>>>>
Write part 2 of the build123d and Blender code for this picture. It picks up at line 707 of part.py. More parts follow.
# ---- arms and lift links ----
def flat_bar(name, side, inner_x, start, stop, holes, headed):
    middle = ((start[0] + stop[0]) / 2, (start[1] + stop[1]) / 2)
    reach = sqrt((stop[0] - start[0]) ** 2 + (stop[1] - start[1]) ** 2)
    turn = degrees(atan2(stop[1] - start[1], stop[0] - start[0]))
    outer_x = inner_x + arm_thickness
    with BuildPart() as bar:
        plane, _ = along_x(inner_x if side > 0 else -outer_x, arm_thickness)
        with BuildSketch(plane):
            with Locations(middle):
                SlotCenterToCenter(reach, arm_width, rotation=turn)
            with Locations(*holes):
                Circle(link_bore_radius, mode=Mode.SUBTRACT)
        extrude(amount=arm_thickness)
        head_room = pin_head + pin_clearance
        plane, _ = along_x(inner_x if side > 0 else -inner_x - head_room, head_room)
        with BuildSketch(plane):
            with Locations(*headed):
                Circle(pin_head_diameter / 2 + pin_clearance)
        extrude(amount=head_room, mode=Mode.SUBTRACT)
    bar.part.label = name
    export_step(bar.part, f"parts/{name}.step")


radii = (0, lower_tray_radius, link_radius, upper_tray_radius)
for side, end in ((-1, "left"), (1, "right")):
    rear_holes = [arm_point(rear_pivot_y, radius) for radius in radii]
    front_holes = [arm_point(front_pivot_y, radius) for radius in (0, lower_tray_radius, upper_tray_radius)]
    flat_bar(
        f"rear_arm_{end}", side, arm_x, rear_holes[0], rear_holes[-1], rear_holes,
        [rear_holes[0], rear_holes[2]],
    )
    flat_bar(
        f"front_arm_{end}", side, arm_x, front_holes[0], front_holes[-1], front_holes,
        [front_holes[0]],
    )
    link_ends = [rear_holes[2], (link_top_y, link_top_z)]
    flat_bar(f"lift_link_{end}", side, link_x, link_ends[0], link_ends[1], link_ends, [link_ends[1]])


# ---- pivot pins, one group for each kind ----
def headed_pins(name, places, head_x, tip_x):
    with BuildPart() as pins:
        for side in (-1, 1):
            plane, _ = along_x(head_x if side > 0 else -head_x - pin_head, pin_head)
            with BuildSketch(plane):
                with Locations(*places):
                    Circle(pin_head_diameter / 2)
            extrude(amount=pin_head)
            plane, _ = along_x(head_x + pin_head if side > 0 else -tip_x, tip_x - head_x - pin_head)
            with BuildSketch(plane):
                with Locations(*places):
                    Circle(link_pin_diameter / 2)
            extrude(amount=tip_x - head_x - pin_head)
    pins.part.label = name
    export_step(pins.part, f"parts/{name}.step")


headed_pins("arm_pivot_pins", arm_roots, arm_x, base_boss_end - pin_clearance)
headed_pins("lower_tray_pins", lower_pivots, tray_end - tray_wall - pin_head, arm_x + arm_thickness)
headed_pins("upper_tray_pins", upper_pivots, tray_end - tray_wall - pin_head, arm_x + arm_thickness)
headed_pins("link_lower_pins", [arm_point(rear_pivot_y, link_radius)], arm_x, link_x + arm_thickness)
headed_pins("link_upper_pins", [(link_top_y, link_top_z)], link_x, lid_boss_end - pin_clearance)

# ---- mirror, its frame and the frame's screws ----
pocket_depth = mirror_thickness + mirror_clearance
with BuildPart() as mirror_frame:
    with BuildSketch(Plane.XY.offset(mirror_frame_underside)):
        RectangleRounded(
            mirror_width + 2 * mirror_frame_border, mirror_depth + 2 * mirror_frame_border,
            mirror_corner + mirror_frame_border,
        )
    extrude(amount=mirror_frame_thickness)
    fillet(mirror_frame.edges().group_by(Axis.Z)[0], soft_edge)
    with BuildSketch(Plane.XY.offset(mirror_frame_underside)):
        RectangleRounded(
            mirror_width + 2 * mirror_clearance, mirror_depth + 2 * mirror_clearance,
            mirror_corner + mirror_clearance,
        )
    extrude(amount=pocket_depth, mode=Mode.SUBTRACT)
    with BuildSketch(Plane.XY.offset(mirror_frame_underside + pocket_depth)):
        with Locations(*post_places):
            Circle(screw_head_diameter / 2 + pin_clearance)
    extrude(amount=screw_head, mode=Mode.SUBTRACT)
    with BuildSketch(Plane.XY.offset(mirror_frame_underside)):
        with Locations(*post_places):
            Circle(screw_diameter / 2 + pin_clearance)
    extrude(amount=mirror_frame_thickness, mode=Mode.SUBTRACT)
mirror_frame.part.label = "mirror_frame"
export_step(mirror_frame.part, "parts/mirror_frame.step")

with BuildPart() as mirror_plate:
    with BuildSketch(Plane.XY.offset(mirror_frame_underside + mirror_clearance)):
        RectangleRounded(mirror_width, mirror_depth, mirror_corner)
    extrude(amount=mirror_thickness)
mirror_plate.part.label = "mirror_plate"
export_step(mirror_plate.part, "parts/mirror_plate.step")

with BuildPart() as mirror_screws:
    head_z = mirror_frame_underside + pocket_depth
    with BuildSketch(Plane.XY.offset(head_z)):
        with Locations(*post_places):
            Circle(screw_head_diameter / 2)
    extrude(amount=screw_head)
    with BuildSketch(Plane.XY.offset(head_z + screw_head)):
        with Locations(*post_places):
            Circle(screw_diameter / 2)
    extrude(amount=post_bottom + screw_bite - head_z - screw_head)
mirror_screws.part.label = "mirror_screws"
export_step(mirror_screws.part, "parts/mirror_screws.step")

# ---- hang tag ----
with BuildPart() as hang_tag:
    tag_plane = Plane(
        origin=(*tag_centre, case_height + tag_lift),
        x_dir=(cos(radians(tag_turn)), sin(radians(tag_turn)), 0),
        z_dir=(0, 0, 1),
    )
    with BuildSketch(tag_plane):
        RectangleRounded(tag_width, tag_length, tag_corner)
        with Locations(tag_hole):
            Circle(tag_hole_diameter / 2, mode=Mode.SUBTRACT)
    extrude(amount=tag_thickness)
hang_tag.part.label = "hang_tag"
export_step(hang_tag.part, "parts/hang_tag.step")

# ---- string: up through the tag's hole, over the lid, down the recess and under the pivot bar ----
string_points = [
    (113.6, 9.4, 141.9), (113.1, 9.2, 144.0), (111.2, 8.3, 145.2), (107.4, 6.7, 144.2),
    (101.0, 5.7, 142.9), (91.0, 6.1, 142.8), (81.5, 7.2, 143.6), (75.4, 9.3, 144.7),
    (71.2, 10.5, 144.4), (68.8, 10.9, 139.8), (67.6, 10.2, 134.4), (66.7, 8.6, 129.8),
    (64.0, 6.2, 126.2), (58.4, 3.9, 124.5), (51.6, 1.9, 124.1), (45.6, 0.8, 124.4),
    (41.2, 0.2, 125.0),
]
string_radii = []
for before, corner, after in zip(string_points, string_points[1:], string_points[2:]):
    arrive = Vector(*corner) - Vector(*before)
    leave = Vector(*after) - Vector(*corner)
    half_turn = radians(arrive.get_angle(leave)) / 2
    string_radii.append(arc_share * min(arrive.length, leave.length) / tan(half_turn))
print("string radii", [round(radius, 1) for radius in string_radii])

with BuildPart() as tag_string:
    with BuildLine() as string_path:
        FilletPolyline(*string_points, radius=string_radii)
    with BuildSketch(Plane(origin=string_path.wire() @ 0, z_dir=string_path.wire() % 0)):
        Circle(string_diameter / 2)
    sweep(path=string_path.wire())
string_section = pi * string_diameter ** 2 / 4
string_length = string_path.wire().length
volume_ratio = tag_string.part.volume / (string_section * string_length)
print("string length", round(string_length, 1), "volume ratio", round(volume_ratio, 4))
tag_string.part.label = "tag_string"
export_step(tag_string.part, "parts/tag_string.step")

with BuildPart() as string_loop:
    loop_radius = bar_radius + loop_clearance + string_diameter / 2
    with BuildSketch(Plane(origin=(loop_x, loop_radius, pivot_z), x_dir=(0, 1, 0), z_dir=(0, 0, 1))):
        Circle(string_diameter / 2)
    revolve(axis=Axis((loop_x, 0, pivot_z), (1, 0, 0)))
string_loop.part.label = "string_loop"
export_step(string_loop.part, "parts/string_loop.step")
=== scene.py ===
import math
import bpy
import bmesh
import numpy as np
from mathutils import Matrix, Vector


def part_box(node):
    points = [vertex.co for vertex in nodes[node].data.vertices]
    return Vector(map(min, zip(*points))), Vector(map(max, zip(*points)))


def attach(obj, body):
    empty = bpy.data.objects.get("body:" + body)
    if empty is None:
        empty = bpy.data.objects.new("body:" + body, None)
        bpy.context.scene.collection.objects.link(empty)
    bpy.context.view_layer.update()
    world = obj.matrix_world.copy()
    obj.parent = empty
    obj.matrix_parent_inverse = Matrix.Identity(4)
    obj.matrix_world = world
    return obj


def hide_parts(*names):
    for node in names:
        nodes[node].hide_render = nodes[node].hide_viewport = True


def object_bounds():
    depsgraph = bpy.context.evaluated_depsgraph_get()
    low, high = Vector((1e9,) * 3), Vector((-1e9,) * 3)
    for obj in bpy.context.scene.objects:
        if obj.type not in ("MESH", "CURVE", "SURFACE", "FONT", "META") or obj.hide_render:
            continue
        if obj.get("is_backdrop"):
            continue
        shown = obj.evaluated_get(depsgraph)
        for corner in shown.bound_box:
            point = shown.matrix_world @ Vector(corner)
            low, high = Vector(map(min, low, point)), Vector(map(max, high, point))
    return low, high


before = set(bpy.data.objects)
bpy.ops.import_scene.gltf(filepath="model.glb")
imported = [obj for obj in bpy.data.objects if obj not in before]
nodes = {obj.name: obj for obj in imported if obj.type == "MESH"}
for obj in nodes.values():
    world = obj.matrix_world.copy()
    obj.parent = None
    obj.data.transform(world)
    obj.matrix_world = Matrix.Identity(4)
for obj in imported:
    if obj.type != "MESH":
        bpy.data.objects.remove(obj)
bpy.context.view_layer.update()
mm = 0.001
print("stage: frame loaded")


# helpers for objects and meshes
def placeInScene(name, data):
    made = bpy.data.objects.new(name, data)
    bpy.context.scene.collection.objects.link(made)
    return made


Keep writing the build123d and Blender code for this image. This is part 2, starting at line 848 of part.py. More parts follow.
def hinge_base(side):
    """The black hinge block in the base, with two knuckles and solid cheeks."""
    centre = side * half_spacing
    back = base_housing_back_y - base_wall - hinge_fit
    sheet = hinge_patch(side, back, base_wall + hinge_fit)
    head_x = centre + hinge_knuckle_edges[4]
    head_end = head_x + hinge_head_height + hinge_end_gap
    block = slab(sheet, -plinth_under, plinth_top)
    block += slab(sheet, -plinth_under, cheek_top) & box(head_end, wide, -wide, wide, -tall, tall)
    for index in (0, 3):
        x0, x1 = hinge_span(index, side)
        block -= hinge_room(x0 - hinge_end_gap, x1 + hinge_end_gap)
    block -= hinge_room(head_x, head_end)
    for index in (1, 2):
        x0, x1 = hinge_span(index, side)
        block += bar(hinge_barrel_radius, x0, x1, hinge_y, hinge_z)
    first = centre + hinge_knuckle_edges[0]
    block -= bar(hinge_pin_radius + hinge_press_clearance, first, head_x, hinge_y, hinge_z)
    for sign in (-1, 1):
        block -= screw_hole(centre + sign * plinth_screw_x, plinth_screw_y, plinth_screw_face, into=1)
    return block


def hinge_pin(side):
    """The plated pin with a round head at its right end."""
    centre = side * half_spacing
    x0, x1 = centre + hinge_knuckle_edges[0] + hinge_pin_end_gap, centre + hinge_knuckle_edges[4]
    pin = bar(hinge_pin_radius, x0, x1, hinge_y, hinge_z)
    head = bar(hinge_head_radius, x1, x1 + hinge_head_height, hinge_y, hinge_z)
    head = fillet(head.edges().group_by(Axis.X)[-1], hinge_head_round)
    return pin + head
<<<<
### TASK PROMPT
Nothing beyond the required lines should be retyped: start with the line that contains "revolve(axis=Axis((loop_x, 0, pivot_z), (1, 0, 0)))" and finish with the line that contains "imported = [obj".

### RESULT OF THIS EXERCISE
    revolve(axis=Axis((loop_x, 0, pivot_z), (1, 0, 0)))
string_loop.part.label = "string_loop"
export_step(string_loop.part, "parts/string_loop.step")
=== scene.py ===
import math
import bpy
import bmesh
import numpy as np
from mathutils import Matrix, Vector


def part_box(node):
    points = [vertex.co for vertex in nodes[node].data.vertices]
    return Vector(map(min, zip(*points))), Vector(map(max, zip(*points)))


def attach(obj, body):
    empty = bpy.data.objects.get("body:" + body)
    if empty is None:
        empty = bpy.data.objects.new("body:" + body, None)
        bpy.context.scene.collection.objects.link(empty)
    bpy.context.view_layer.update()
    world = obj.matrix_world.copy()
    obj.parent = empty
    obj.matrix_parent_inverse = Matrix.Identity(4)
    obj.matrix_world = world
    return obj


def hide_parts(*names):
    for node in names:
        nodes[node].hide_render = nodes[node].hide_viewport = True


def object_bounds():
    depsgraph = bpy.context.evaluated_depsgraph_get()
    low, high = Vector((1e9,) * 3), Vector((-1e9,) * 3)
    for obj in bpy.context.scene.objects:
        if obj.type not in ("MESH", "CURVE", "SURFACE", "FONT", "META") or obj.hide_render:
            continue
        if obj.get("is_backdrop"):
            continue
        shown = obj.evaluated_get(depsgraph)
        for corner in shown.bound_box:
            point = shown.matrix_world @ Vector(corner)
            low, high = Vector(map(min, low, point)), Vector(map(max, high, point))
    return low, high


before = set(bpy.data.objects)
bpy.ops.import_scene.gltf(filepath="model.glb")
imported = [obj for obj in bpy.data.objects if obj not in before]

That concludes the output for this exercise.